NEW DELHI: India will lead the global recovery in energy demand but much will hinge on how soon an effective Covid-19 vaccine is found and whether current practices such as work from home and aversion to travel outlast the pandemic, according to the International Energy Agency.
“Prior to the crisis, energy demand was projected to grow by 12% between 2019 and 2030. Growth over this period is now 9% in the ‘stated policy scenario’ (STEPS) and only 4% in the ‘delayed recovery scenario’ (DRS). With demand in advanced economies on a declining trend, all of the increase comes from emerging market and developing economies, led by India,” says the IEA’s World Energy Outlook released on Tuesday.
The report sees global energy demand shrinking by 5% this year and energy investments by 18%. Oil demand is expected to decline 8% and coal 7% in sharp contrast to a marginal rise in the contribution of renewables. It says global oil demand will recover to pre-crisis level by 2023 if a vaccine comes out in 2021 under STEPS. But this will not happen before 2025 if the pandemic prolongs and the economic slump deepens.
India has started showing signs of recovery in energy demand, a proxy for economic activities. Petrol consumption shot past pre-Covid level and diesel sales stood just 7% short of the pre-crisis mark in September, while power consumption rose 4.6% year-on-year.
A slower pace of growth in global oil demand amid bullish production outlook will keep government math in check by reducing the crude import and fuel subsidy bills. Consumers will benefit from cheaper fuels. Diesel has become cheaper by Rs 2.93 per litre and petrol by 97 paise in Delhi in September, with corresponding price reduction in other markets across the country.
But low oil and gas prices will hurt domestic producers and their ability to spend on future projects. The large drop in investments globally will increase the risk of future market volatility, which will be negative as India depends on imports for 83% of its oil needs.
On the brighter side, solar gets a boost and shows an uptick in all scenarios. Coal is also expected to never regain its pre-crisis consumption level. “I see solar becoming the new king of the world’s electricity markets. Based on today’s policy settings, it is on track to set new records for deployment every year after 2022,” says IEA executive director Fatih Birol.

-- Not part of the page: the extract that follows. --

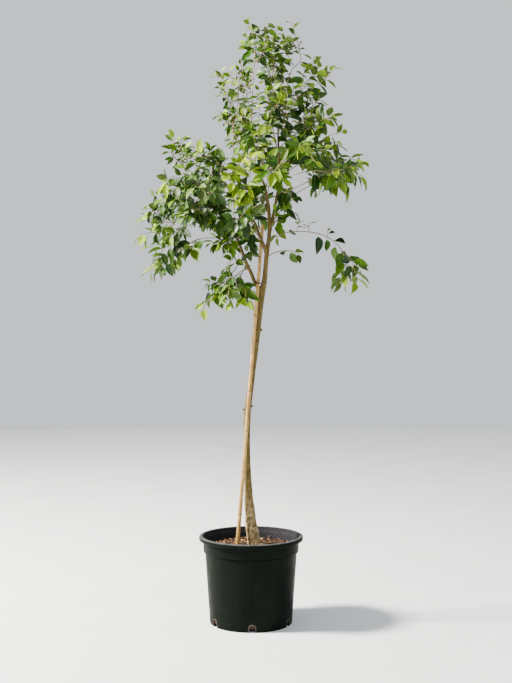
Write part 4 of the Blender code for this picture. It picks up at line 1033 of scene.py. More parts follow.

Carbon emission comes down by 7% as a result of lower consumption of the two most widely used fossil fuels and reduced economic activities. The 2.4 gigatonnes decline takes annual CO2 emissions back to where they were a decade ago. However, the initial signs are that there may not have been a similar fall in 2020 in emissions of methane – a powerful greenhouse gas – from the energy sector, despite lower oil and gas output.